* Task details *
Reproduce exactly the lines below, from the first through the one containing "return rings", and nothing more.

* Collected data *
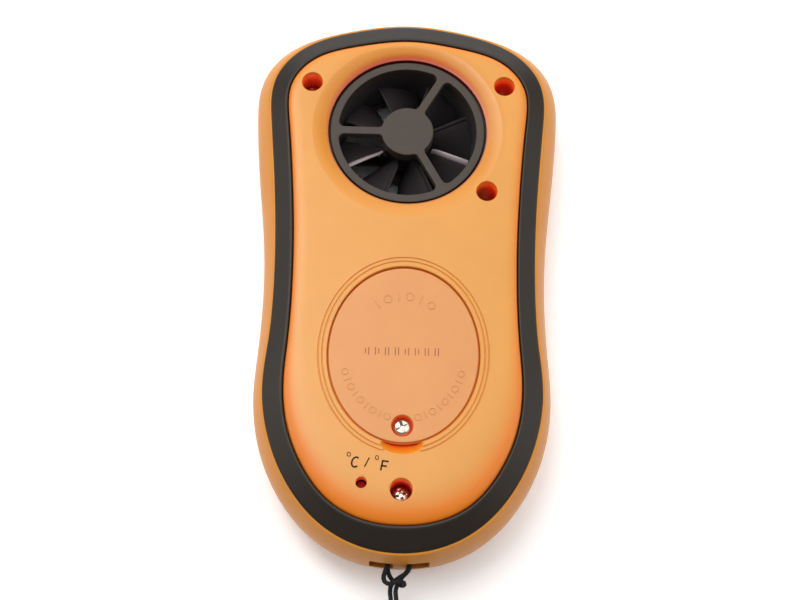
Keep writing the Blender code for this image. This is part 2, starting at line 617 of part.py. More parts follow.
def blade(turn):
    """Return one twisted blade as a stack of four-cornered sections from the hub to the tip."""
    rings = []
    stations = 6
    for i in range(stations):
        out = i / (stations - 1)
        radius = BLADE_ROOT_R + (BLADE_TIP_R - BLADE_ROOT_R) * out
        pitch = ROOT_PITCH + (TIP_PITCH - ROOT_PITCH) * out
        half_chord = ROOT_HALF_CHORD + (TIP_HALF_CHORD - ROOT_HALF_CHORD) * out
        along = (math.cos(pitch) * half_chord, math.sin(pitch) * half_chord)
        across = (-math.sin(pitch) * BLADE_THICKNESS / 2, math.cos(pitch) * BLADE_THICKNESS / 2)
        section = []
        for a, b in ((-1, -1), (1, -1), (1, 1), (-1, 1)):
            sideways = a * along[0] + b * across[0]
            height = a * along[1] + b * across[1]
            angle = turn + sideways / max(radius, 6.0)
            section.append((
                DUCT_X + radius * math.cos(angle),
                DUCT_Y + radius * math.sin(angle),
                BLADE_MIDDLE_Z + height,
            ))
        rings.append(section)
    return rings


def make_impeller(axle):
    """Impeller, its shaft and its magnet, turning together; the bearings stay in the guards."""
    centre = (DUCT_X, DUCT_Y)
    pivot = (*centre, 0)
    profile = [(HUB_R - 0.5, HUB_LOW_Z), (HUB_R, HUB_LOW_Z + 0.5), (HUB_R, HUB_HIGH_Z)]
    hub = build("impeller", [turned(centre, profile)], pivot=pivot)
    add(hub, "blades", [blade(BLADE_START + math.tau * i / BLADES) for i in range(BLADES)])
    cut(hub, "shaft_bore", [drum(centre, SHAFT_R + 0.05, 2, 14, 24)])
    finish(hub, BLACK, 0.4, parent=axle)
    profile = [(0.35, 2.3), (SHAFT_R, 2.6), (SHAFT_R, 14.5), (0.35, 14.8)]
    shaft = build("impeller_shaft", [turned(centre, profile, 24)], pivot=pivot)
    finish(shaft, STEEL, 0.2, 1.0, parent=axle)
    profile = [(1.1, 11.5), (3.2, 11.5), (3.2, 12.7), (1.1, 12.7)]
    magnet = build("impeller_magnet", [turned(centre, profile, 24)], closed=True, pivot=pivot)
    finish(magnet, (0.2, 0.2, 0.21), 0.4, 0.8, parent=axle)
    for name, low, high in (("rear_bearing", 13.8, 15.2), ("front_bearing", 2.0, 3.4)):
        profile = [(SHAFT_R + 0.08, low), (1.6, low), (1.6, high), (SHAFT_R + 0.08, high)]
        finish(build(name, [turned(centre, profile, 24)], closed=True), (0.75, 0.6, 0.25), 0.3, 1.0)


def make_buttons():
    """Three front buttons, their plungers and the switches that they press."""
    for name, place in BUTTONS.items():
        x, y = place
        press = bpy.data.objects.new(f"{name}_press", None)
        press.location = (x * MM, y * MM, BUTTON_FACE_Z * MM)
        bpy.context.collection.objects.link(press)
        profile = [
            (2.6, BUTTON_FACE_Z), (3.5, 0.75), (BUTTON_R, 1.15), (BUTTON_R, 2.55),
            (4.8, 2.55), (4.8, 3.1),
        ]
        cap = build(f"{name}_button", [turned(place, profile)], pivot=(x, y, BUTTON_FACE_Z))
        finish(cap, (0.12, 0.12, 0.12), 0.6, parent=press)
        plunger = build(f"{name}_plunger", [drum(place, 1.5, 3.4, 5.0, 20)], pivot=(x, y, 3.4))
        finish(plunger, (0.6, 0.12, 0.08), 0.5, parent=press)
        switch = build(f"{name}_switch", [box((x - 3, y - 3, 4.4), (x + 3, y + 3, BOARD_LOW_Z - GAP))])
        cut(switch, f"{name}_switch_well", [drum(place, 1.8, 3, 5.9, 20)])
        finish(switch, NICKEL, 0.35, 0.8, smooth=False)


def make_unit_switch():
    """Recessed push switch under the pinhole, which changes the temperature unit."""
    x, y = UNIT_SWITCH
    low = BOARD_HIGH_Z + GAP
    body = build("unit_switch_body", [box((x - 2.4, y - 2.4, low), (x + 2.4, y + 2.4, 11.4))])
    cut(body, "unit_well", [drum(UNIT_SWITCH, 1.1, 10.2, 13, 20)])
    finish(body, BLACK, 0.5, smooth=False)
    press = bpy.data.objects.new("unit_press", None)
    press.location = (x * MM, y * MM, UNIT_SWITCH_TOP_Z * MM)
    bpy.context.collection.objects.link(press)
    rings = drum(UNIT_SWITCH, 0.8, 10.8, UNIT_SWITCH_TOP_Z, 20)
    plunger = build("unit_switch_plunger", [rings], pivot=(x, y, UNIT_SWITCH_TOP_Z))
    finish(plunger, (0.6, 0.12, 0.08), 0.5, parent=press)


def make_cord_tube(name, route):
    """Free stretch of cord, as a bevelled curve through a smooth line."""
    route = np.array(route)
    length = np.linalg.norm(np.diff(route, axis=0), axis=1).sum()
    points = spline_through(route, int(length / CORD_STEP), closed=False)
    curve = bpy.data.curves.new(name, "CURVE")
    curve.dimensions = "3D"
    curve.bevel_depth = CORD_R * MM
    curve.bevel_resolution = 2
    curve.use_fill_caps = True
    line = curve.splines.new("POLY")
    line.points.add(len(points) - 1)
    for target, point in zip(line.points, points):
        target.co = (*[c * MM for c in point], 1)
    piece = bpy.data.objects.new(name, curve)
    bpy.context.collection.objects.link(piece)
    finish(piece, BLACK, 0.8)


def make_lanyard():
    """Wrist cord: its hitch on the strap eye, the rest wound in a flat coil, and its end knot."""
    make_cord_tube("lanyard_cord_long", CORD_LONG)
    make_cord_tube("lanyard_cord_short", CORD_SHORT)
    inner, outer = COIL_INNER_R, COIL_OUTER_R
    profile = [(inner, 0.05), (outer, 0.05), (outer, COIL_HEIGHT), (inner, COIL_HEIGHT)]
    finish(build("lanyard_coil", [turned(COIL_CENTRE, profile, 40)], closed=True), BLACK, 0.8)
    profile = [(0.7, 0.05), (1.25, 0.5), (1.35, 1.1), (1.25, 1.7), (0.7, 2.15)]
    finish(build("lanyard_knot", [turned(COIL_CENTRE, profile, 20)]), BLACK, 0.8)


def main():
    """Build the whole meter."""
    clear_scene()
    case = outline(CASE_OUTLINE)
    band = outline(BAND_OUTER_OUTLINE)
    panel = outline(BAND_INNER_OUTLINE)
    axle = bpy.data.objects.new("impeller_axis", None)
    axle.location = (DUCT_X * MM, DUCT_Y * MM, 0)
    lift = bpy.data.objects.new("battery_door_lift", None)
    lift.location = (DOOR_CENTRE[0] * MM, DOOR_CENTRE[1] * MM, DOOR_LOW_Z * MM)
    for empty in (axle, lift):
        bpy.context.collection.objects.link(empty)
    make_front_case(case, band)
    make_rear_case(band, panel)
    make_grip_band(band, panel)
    make_battery_door(lift)
    make_screw("battery_door_screw", DOOR_SCREW, DOOR_SCREW_TOP_Z, 1.75, 0.8, 0.85, 11.0, lift)
    for name, x, y, head_top in CASE_SCREWS:
        tip = screw_floor_bottom(head_top) - 3.4
        make_screw(name, (x, y), head_top, HEAD_R, HEAD_HEIGHT, SHANK_R, max(tip, 2.7))
    make_battery()
    make_board()
    make_display()
    make_duct()
    make_guard("rear_guard", REAR_GUARD_Z, -1)
    make_guard("front_guard", FRONT_GUARD_Z, 1)
    make_impeller(axle)
    make_buttons()
    make_unit_switch()
    make_lanyard()


main()
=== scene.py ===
"""Looks of the pocket anemometer: detailed shells, guards, impeller, screws, display and wrist cord.

Lengths are millimetres in this script and become metres when a mesh is made. Places come from the
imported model's nodes wherever a node says them.
"""

import math

import bmesh
import bpy
import numpy as np
from mathutils import Matrix, Vector


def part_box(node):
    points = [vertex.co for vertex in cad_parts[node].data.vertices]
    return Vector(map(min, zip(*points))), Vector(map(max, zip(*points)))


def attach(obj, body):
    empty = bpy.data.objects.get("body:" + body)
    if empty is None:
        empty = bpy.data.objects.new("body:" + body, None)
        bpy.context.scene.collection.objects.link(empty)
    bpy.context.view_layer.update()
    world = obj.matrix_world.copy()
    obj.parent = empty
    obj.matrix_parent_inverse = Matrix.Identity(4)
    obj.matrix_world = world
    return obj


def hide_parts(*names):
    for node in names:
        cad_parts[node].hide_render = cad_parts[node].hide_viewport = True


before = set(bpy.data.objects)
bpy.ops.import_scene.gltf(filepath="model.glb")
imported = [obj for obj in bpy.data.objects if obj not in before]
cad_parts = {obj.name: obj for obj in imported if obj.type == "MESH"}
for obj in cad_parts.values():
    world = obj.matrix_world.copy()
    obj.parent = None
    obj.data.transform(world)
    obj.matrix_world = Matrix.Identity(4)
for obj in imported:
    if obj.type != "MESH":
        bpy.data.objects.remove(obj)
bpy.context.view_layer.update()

MM = 0.001
SMOOTH_POINTS = 280           # points round a case outline
ROUND = 96                    # sides of a large round shape

# The case's cross-section, as in the solids: the front's rounding, the lip and the panel.
FRONT_ROUNDING = 4.2
WALL = 2.2
LIP_WIDTH = 0.6
GAP = 0.3


def node_box(node):
    """Return a node's lowest and highest corners in millimetres."""
    low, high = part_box(node)
    return np.array(low) / MM, np.array(high) / MM


def node_centre(node):
    """Return the middle of a node's box in millimetres."""
    low, high = node_box(node)
    return (low + high) / 2


# ---------------------------------------------------------------- camera

TARGET = np.array([-0.73, -2.95, 8.75])
DISTANCE = 280.0
TILT, TURN, ROLL = math.radians(19.49), math.radians(-0.743), math.radians(1.09)
LENS = 65.62


def make_camera():
    """Camera above the meter's back, leaning towards the strap end."""
    back = Vector((math.sin(TURN), -math.sin(TILT) * math.cos(TURN), math.cos(TILT) * math.cos(TURN)))
    back.normalize()
    right = Vector((0, 1, 0)).cross(back).normalized()
    up = back.cross(right)
    rolled_right = math.cos(ROLL) * right + math.sin(ROLL) * up
    rolled_up = math.cos(ROLL) * up - math.sin(ROLL) * right
    data = bpy.data.cameras.new("camera")
    data.lens = LENS
    data.sensor_width = 36.0
    data.clip_start = 0.01
    data.clip_end = 10.0
    camera = bpy.data.objects.new("camera", data)
    place = Vector(TARGET * MM) + back * DISTANCE * MM
    turn = Matrix((rolled_right, rolled_up, back)).transposed()
    camera.matrix_world = Matrix.Translation(place) @ turn.to_4x4()
    bpy.context.scene.collection.objects.link(camera)
    bpy.context.scene.camera = camera


# ---------------------------------------------------------------- curves and loops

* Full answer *
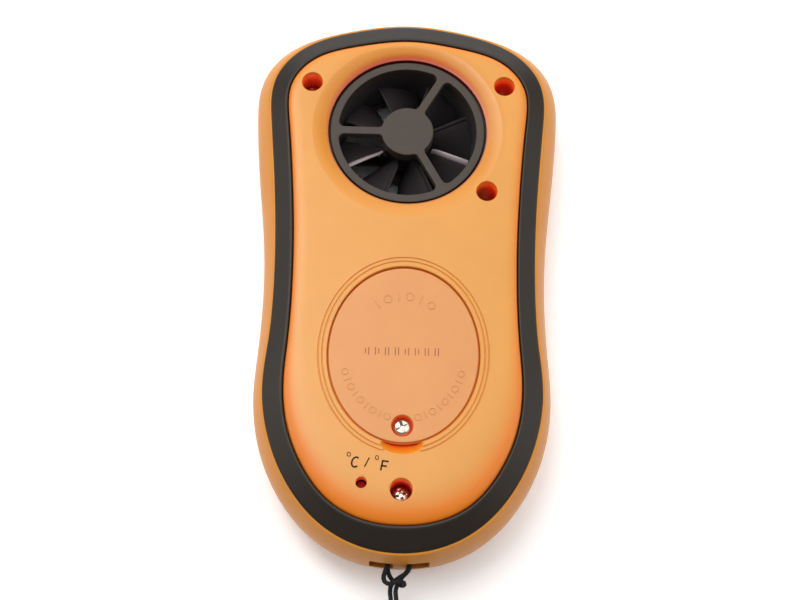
Keep writing the Blender code for this image. This is part 2, starting at line 617 of part.py. More parts follow.
def blade(turn):
    """Return one twisted blade as a stack of four-cornered sections from the hub to the tip."""
    rings = []
    stations = 6
    for i in range(stations):
        out = i / (stations - 1)
        radius = BLADE_ROOT_R + (BLADE_TIP_R - BLADE_ROOT_R) * out
        pitch = ROOT_PITCH + (TIP_PITCH - ROOT_PITCH) * out
        half_chord = ROOT_HALF_CHORD + (TIP_HALF_CHORD - ROOT_HALF_CHORD) * out
        along = (math.cos(pitch) * half_chord, math.sin(pitch) * half_chord)
        across = (-math.sin(pitch) * BLADE_THICKNESS / 2, math.cos(pitch) * BLADE_THICKNESS / 2)
        section = []
        for a, b in ((-1, -1), (1, -1), (1, 1), (-1, 1)):
            sideways = a * along[0] + b * across[0]
            height = a * along[1] + b * across[1]
            angle = turn + sideways / max(radius, 6.0)
            section.append((
                DUCT_X + radius * math.cos(angle),
                DUCT_Y + radius * math.sin(angle),
                BLADE_MIDDLE_Z + height,
            ))
        rings.append(section)
    return rings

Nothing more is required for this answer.